You can validate that the deployment is using Package Manager by checking the logs for the package installation. You should see that the packages are being installed from your Package Manager instance and using the binary versions of the packages.

Testing Connect for Python

To test that Connect deployments use Package Manager for Python, you are going to deploy a Python-based content hosted on GitHub:

  1. Go to the user interface of Connect (click on the “Connect” tab), log in using (posit as the username and the password), click on the “Publish” button, and select “Import from Git”
  2. In the “Git Repository URL” field, enter the following URL: https://github.com/fmichonneau/lissajous-shiny-python
  3. Choose the main branch
  4. Leave [root directory] as the directory containing the manifest.json file, and enter a title for the content.
  5. Click on the “Deploy Content” button to deploy the content.

The deployment logs should show that the packages are being installed from your Package Manager instance.

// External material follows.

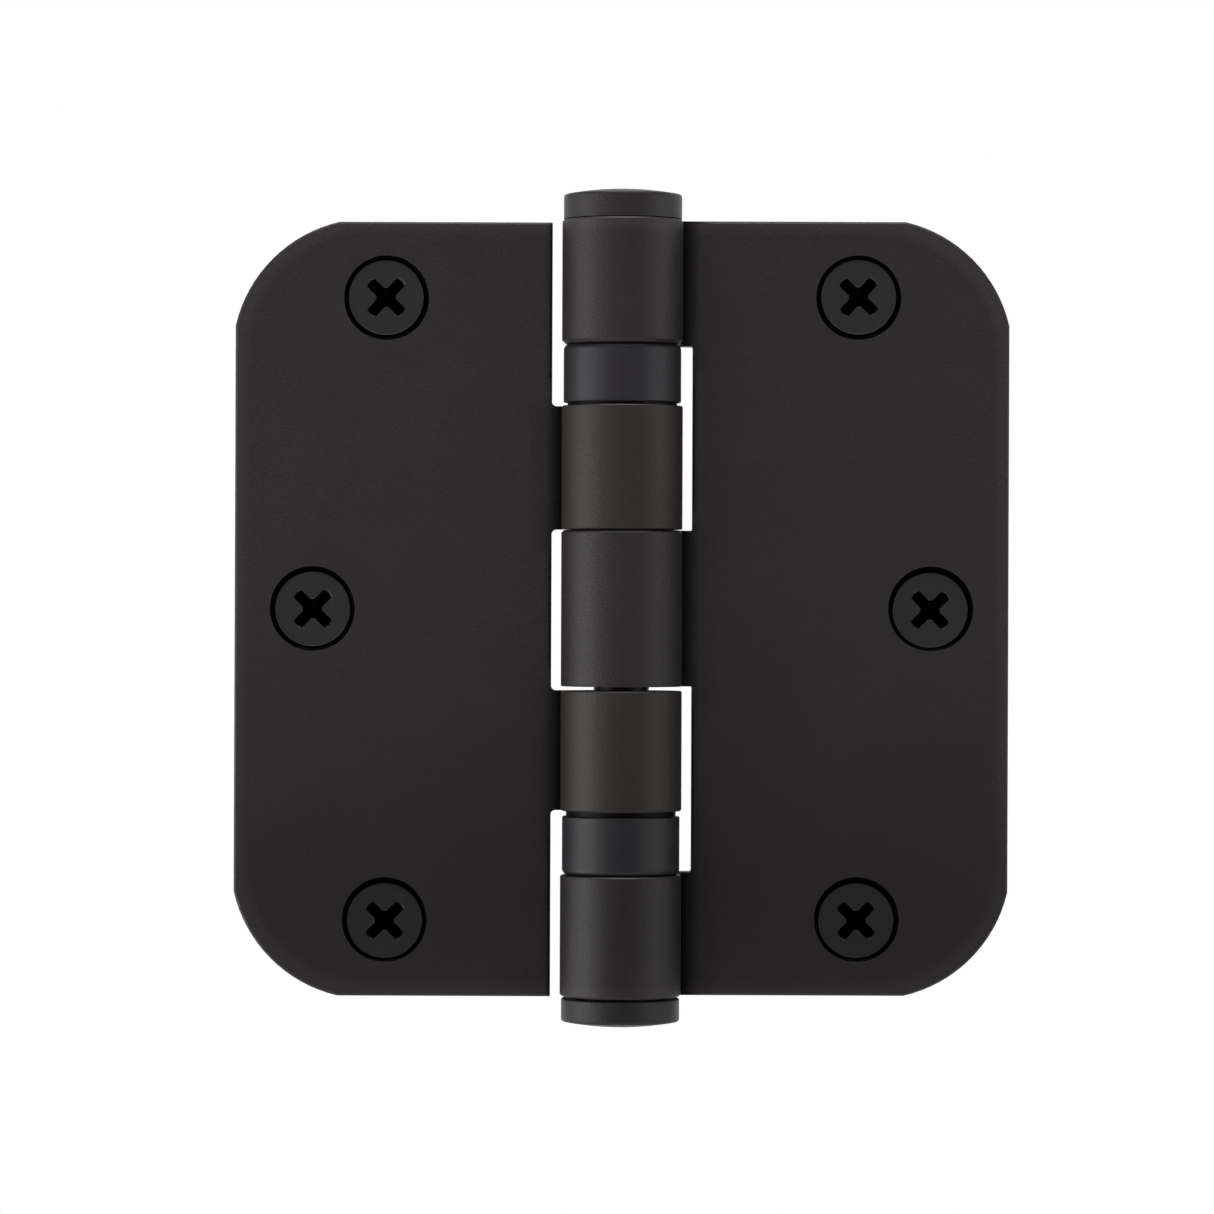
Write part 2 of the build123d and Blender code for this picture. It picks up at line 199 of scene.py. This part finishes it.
def black_coat(name, dark, light, rough, grain, barrel_tint=None, recesses=None, crease_x=None):
    """Matt black coating: slight cloudiness, uneven gloss, and a fine sprayed grain.

    recesses are the recess mask's arguments, for painted shade inside round recesses. crease_x is for a leaf,
    and brings painted shade along its crease and a painted highlight inside its outline too.
    """
    material, tree, shader = new_material(name)
    clouds = noise(tree, CLOUD_SCALE, detail=4)
    speckle = noise(tree, SPECKLE_SCALE, detail=2)
    grain_height = noise(tree, GRAIN_SCALE, detail=2, roughness=0.6)
    swell = noise(tree, SWELL_SCALE, detail=2)
    colour = ramp(tree, clouds, dark, light)
    if barrel_tint:
        colour = tint_near_pin(tree, colour, barrel_tint)
    if recesses:
        # Painted shade: the recesses go nearly black and lose their reflection
        painted_shade = recess_shade_mask(tree, *recesses)
        if crease_x:
            # Painted shade along the crease between leaf and barrel
            painted_shade = combine(tree, "MAXIMUM", painted_shade, crease_shade_mask(tree, crease_x))
            # Painted highlight: a lighter band inside the leaf's outline
            colour = mix_colour(tree, outline_highlight_mask(tree), colour, OUTLINE_HIGHLIGHT_COLOUR)
        colour = mix_colour(tree, painted_shade, colour, RECESS_PAINTED_SHADE)
        tree.links.new(painted_shade, shader.inputs["Metallic"])
    tree.links.new(colour, shader.inputs["Base Color"])
    gloss = ramp(tree, speckle, rough - COAT_GLOSS_SPREAD, rough + COAT_GLOSS_SPREAD, 0.3, 0.7)
    tree.links.new(gloss, shader.inputs["Roughness"])
    normal = bumps(tree, [(swell, SOFT_BUMP, SWELL_DEPTH), (grain_height, grain, GRAIN_DEPTH)])
    tree.links.new(normal, shader.inputs["Normal"])
    return material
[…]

  • Package Manager only delivers value once Workbench and Connect are pointed at it; by default R installs from CRAN and Python from PyPI, bypassing every control you configured.
  • Redirecting both products to Package Manager gives you governance (blocklist rules, curated sources, and vulnerability scanning all take effect) and performance (pre-built Linux binaries instead of slow source compilation).
  • Configuration is separate for each product and each language: Workbench R uses an OS-specific binary URL, Workbench Python sets the session package index, Connect R overrides its CRAN repository (include internal repositories such as git), and Connect Python is set in /etc/uv/uv.toml.
  • Confirm each integration by installing a package with verbose output and checking that it resolves through your Package Manager instance rather than CRAN or PyPI.